GIVEN TASK:
Quote exactly, and only, the lines from the one with "const cordedPiping = new THREE.Group();" down to the one with "import numpy as np", both included.

---------- AVAILABLE DATA ----------

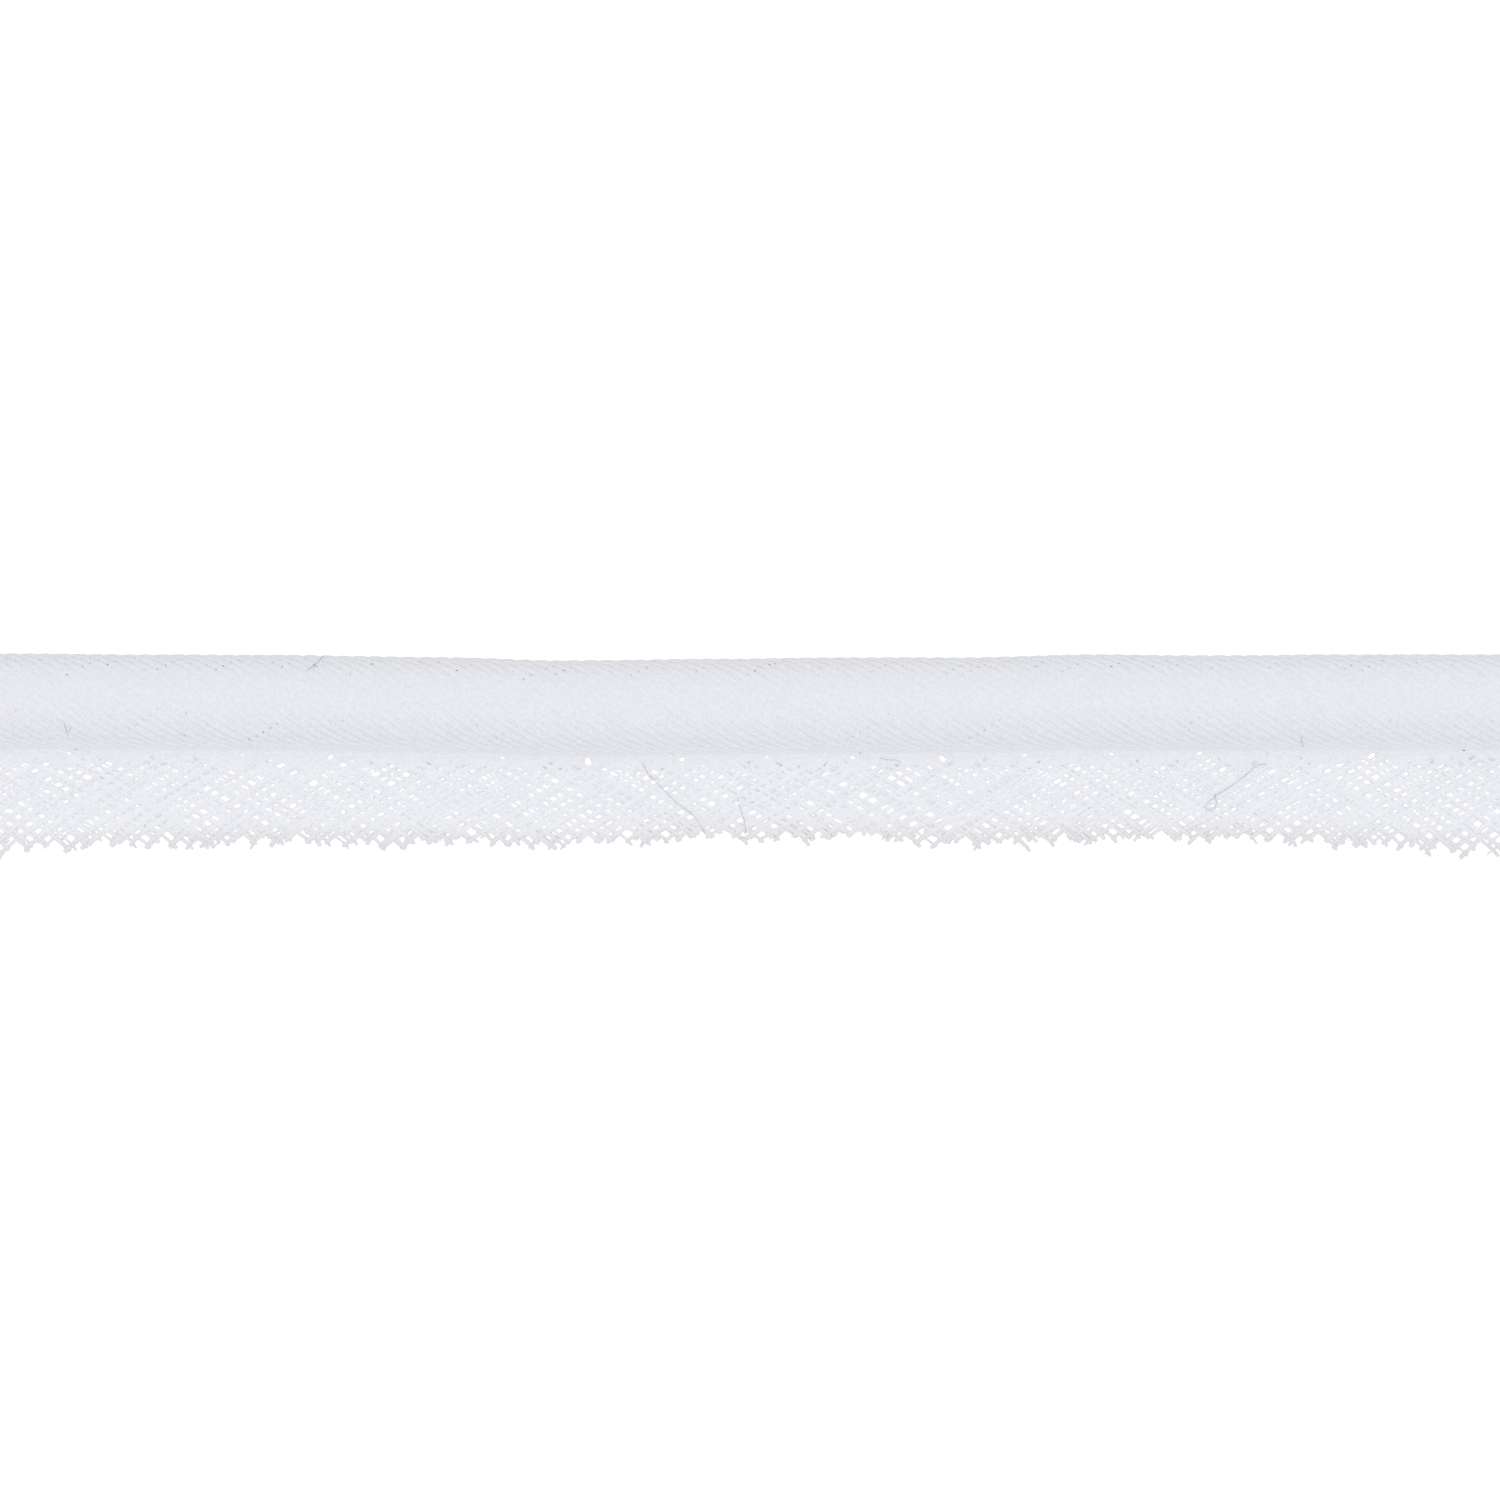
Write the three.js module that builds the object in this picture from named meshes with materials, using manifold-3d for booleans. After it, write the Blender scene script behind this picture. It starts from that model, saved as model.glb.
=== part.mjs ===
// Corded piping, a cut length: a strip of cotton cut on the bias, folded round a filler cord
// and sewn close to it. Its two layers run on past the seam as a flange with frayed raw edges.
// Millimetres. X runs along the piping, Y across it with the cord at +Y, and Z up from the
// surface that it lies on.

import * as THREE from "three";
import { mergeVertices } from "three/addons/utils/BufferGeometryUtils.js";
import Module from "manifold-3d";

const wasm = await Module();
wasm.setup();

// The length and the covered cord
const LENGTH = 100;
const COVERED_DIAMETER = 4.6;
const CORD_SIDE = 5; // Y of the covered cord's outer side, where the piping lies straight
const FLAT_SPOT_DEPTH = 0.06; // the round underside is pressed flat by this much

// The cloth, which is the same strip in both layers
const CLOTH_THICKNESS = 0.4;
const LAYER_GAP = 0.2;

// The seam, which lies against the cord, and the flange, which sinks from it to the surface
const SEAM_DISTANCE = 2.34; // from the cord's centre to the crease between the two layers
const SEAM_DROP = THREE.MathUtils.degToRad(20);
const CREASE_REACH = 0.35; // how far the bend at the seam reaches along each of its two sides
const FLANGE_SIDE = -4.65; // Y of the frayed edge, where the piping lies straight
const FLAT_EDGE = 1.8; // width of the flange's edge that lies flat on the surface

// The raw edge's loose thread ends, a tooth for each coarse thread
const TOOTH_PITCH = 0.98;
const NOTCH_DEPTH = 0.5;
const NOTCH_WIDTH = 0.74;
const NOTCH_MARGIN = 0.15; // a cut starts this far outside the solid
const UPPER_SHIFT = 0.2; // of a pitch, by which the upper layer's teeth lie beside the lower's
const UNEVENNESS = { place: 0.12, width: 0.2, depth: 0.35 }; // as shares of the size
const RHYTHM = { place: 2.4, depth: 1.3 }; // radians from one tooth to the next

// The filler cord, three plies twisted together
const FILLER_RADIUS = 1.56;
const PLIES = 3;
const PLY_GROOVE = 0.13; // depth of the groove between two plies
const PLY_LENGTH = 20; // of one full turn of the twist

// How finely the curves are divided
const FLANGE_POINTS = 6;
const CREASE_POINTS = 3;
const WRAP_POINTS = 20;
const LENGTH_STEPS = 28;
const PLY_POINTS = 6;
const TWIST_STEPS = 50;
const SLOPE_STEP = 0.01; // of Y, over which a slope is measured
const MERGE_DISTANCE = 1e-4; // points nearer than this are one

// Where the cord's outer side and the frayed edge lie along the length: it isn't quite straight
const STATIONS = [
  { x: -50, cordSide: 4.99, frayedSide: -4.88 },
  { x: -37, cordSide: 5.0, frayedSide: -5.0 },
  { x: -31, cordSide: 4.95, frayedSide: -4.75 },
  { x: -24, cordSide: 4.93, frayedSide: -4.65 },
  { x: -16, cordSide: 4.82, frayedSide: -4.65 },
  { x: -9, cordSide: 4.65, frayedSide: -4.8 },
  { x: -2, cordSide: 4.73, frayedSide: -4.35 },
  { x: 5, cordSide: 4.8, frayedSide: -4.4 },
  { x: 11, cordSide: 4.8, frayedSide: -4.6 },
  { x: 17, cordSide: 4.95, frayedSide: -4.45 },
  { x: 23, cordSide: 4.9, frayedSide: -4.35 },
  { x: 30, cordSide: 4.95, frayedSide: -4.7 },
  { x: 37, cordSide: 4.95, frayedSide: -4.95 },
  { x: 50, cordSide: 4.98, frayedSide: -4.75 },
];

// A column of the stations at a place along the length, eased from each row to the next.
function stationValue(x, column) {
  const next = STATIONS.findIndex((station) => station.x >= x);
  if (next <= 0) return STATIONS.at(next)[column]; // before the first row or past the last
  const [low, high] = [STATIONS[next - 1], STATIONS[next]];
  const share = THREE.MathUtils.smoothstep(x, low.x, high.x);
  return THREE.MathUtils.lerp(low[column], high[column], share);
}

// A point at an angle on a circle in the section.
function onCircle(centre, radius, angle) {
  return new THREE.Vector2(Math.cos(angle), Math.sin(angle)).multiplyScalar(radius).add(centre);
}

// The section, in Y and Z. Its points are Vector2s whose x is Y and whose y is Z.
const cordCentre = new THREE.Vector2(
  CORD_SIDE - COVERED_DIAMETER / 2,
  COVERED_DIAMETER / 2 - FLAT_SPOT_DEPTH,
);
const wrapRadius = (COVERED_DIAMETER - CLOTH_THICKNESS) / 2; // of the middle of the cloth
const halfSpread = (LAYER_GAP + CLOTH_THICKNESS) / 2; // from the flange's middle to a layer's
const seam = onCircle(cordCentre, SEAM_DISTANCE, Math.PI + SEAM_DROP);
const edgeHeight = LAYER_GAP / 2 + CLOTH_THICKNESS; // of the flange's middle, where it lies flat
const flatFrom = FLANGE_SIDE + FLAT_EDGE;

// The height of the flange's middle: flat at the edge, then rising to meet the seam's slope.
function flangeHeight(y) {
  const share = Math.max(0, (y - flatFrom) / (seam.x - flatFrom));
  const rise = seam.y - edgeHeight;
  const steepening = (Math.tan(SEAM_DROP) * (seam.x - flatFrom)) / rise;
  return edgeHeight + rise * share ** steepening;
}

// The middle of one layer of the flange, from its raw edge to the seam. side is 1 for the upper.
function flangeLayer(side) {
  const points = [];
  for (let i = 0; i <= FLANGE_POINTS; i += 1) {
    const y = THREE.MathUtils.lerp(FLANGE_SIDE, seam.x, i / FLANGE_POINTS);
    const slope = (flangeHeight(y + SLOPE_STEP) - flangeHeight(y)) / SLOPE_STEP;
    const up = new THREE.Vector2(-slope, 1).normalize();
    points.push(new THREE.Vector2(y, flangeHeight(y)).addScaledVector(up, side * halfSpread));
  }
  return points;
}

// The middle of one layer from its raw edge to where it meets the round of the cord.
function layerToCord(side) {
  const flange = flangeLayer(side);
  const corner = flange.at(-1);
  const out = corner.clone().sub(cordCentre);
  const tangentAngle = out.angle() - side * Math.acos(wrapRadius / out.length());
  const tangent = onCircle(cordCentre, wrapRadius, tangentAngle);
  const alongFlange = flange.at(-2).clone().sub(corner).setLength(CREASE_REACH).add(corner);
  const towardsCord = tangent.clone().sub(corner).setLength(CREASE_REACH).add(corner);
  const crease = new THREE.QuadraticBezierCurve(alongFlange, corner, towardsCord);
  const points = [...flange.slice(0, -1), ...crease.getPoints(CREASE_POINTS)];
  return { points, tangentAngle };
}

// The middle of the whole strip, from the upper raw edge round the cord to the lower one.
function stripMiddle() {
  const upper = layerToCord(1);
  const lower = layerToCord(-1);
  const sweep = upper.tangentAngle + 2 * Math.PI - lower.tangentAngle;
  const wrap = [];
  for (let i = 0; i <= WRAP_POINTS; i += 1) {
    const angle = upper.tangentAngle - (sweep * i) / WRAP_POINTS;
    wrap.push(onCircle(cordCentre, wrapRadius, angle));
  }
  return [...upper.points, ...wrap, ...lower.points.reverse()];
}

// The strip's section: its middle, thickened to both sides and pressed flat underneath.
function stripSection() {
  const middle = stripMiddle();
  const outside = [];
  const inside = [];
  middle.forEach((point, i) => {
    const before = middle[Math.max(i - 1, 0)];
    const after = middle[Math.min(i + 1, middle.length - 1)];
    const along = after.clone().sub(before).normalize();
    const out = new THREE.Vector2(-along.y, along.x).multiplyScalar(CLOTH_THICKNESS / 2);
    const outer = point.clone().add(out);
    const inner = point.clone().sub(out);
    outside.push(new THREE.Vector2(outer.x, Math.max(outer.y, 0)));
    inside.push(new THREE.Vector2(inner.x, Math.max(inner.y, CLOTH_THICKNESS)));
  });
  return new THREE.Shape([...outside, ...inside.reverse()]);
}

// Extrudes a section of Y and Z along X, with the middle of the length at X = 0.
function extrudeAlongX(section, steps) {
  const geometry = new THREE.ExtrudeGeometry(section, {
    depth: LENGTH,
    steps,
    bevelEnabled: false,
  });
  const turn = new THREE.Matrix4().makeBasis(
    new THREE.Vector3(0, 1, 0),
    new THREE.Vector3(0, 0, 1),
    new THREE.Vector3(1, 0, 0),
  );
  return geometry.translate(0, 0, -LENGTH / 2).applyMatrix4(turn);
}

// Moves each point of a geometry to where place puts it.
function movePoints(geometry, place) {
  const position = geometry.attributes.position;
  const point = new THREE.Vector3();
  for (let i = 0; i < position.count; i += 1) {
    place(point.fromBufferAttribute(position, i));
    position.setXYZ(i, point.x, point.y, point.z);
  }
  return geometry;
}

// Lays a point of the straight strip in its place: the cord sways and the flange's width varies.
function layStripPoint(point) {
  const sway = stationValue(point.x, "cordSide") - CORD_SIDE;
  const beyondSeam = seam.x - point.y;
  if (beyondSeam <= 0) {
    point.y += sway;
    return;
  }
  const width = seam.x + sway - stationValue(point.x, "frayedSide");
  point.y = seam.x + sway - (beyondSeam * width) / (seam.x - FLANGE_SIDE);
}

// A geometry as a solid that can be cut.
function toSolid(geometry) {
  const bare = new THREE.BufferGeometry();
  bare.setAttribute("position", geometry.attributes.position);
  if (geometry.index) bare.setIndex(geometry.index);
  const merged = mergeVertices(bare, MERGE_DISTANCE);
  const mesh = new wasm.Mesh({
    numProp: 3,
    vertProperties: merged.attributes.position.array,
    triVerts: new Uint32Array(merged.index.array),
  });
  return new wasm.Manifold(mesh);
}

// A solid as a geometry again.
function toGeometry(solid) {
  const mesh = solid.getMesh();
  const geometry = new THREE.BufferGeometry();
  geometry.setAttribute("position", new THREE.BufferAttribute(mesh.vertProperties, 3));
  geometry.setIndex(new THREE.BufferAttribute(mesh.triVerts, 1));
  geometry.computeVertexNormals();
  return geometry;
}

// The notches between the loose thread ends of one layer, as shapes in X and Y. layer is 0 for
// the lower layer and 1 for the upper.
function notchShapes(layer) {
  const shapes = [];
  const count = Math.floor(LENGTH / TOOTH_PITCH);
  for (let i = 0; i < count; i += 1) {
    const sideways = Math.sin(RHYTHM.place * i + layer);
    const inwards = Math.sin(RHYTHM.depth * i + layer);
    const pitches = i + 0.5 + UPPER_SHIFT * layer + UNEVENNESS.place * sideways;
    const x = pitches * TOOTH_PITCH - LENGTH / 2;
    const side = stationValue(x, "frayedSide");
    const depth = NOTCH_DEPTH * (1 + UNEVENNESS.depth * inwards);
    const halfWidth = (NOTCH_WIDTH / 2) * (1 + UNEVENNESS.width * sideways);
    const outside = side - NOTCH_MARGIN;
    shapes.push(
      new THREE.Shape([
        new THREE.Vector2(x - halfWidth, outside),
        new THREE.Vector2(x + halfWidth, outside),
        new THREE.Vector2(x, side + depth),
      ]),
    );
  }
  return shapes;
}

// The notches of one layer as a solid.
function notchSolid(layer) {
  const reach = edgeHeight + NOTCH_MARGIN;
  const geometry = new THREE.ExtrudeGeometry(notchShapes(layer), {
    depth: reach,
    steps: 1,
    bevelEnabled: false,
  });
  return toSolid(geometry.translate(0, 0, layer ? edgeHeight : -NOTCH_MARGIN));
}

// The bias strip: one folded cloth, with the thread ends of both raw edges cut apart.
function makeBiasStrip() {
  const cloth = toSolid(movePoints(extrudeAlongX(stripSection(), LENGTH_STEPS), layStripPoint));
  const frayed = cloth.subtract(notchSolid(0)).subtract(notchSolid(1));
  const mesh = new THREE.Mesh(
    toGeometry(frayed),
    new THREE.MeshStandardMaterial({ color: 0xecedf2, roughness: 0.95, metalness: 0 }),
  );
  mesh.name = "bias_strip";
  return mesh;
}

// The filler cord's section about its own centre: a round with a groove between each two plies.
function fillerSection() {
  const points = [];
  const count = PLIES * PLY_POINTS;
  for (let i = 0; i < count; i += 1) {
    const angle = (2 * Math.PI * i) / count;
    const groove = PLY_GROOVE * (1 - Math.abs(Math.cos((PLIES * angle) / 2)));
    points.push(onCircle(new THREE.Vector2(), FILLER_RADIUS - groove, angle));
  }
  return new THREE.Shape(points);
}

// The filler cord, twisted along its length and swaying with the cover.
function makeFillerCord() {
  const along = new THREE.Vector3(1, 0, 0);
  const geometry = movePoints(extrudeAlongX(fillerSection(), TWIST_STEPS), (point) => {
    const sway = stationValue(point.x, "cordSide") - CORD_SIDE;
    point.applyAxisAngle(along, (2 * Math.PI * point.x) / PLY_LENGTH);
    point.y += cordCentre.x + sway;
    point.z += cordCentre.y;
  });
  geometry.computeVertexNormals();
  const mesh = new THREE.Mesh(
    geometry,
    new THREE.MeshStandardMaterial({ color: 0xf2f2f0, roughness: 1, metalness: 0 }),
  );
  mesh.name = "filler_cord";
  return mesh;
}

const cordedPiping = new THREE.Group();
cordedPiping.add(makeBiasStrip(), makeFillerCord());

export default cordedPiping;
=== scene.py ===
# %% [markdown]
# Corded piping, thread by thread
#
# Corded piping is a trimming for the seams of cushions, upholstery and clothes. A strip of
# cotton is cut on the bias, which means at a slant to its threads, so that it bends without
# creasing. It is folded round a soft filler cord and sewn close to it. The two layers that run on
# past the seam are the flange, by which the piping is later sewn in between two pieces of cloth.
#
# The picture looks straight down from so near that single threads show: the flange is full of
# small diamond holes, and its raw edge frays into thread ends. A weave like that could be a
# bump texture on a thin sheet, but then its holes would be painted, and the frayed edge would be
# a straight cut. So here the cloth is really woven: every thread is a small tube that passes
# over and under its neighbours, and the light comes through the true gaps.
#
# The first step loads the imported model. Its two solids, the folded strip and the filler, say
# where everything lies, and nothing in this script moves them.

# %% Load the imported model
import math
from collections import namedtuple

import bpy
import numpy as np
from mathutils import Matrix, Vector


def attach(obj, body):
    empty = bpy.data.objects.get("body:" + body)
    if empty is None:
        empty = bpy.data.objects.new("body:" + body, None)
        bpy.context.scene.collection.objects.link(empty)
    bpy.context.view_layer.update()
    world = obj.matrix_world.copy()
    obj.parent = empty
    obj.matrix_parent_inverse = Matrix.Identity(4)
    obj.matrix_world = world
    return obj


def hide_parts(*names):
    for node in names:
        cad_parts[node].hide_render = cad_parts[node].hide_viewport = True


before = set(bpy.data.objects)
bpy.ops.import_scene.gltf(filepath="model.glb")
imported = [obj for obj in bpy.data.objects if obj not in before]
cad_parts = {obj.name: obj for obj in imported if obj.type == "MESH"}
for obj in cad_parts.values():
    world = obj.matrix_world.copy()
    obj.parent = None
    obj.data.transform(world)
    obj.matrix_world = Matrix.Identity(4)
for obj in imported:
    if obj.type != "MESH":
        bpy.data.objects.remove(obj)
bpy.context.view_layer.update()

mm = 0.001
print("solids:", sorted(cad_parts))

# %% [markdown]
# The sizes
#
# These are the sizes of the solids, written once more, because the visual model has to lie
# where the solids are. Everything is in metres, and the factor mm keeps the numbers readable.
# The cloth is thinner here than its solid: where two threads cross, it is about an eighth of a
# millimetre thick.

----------

RESULT OF THE TASK:
const cordedPiping = new THREE.Group();
cordedPiping.add(makeBiasStrip(), makeFillerCord());

export default cordedPiping;
=== scene.py ===
# %% [markdown]
# Corded piping, thread by thread
#
# Corded piping is a trimming for the seams of cushions, upholstery and clothes. A strip of
# cotton is cut on the bias, which means at a slant to its threads, so that it bends without
# creasing. It is folded round a soft filler cord and sewn close to it. The two layers that run on
# past the seam are the flange, by which the piping is later sewn in between two pieces of cloth.
#
# The picture looks straight down from so near that single threads show: the flange is full of
# small diamond holes, and its raw edge frays into thread ends. A weave like that could be a
# bump texture on a thin sheet, but then its holes would be painted, and the frayed edge would be
# a straight cut. So here the cloth is really woven: every thread is a small tube that passes
# over and under its neighbours, and the light comes through the true gaps.
#
# The first step loads the imported model. Its two solids, the folded strip and the filler, say
# where everything lies, and nothing in this script moves them.

# %% Load the imported model
import math
from collections import namedtuple

import bpy
import numpy as np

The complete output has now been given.